Tak wyobrażamy sobie z mężem nasz dom marzeń....
Ale wracając do rzeczywistości... Nasza działka znajduje się w połódniowej Polsce jak wcześniej wspomniałam ma super lokalizację mieści się 7 km. za Krakowem, 5 km od centrum Wieliczki. Szukając działki kierowaliśmy się, żeby nie była zbyt daleko położona od centrum.

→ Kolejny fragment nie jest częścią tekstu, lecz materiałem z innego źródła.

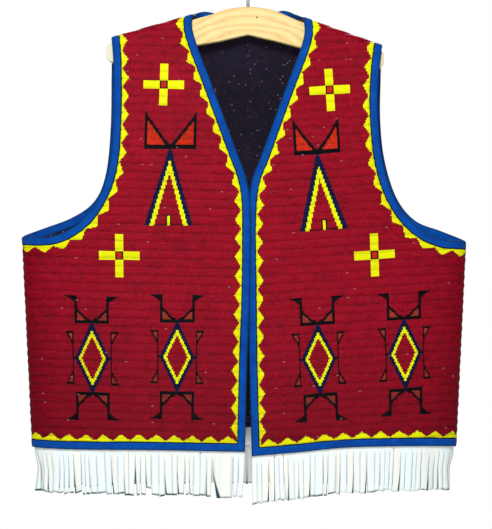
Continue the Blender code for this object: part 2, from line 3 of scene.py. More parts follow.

I akurat nam się trafiła :) Nie ma morza..., ale jest położona na wzniesieniu i jak jest ładna pogoda to rozciąga się panoramiczny widok na góry w Zakopanym.
Największym problemem było znalezienie projektu, który odpowiadał by naszym marzeniom, a spełniał wymagania zagospodarowania przestrzennego terenu...
Żadene z projektów które nam sie podobały nie spełniały wymaganiom zagospodarowania , aż do chwili kiedy znaleźliśmy gotowy projekt o nazwie " Z KLASĄ 1 " w pracowni "DOMY Z WIZJĄ".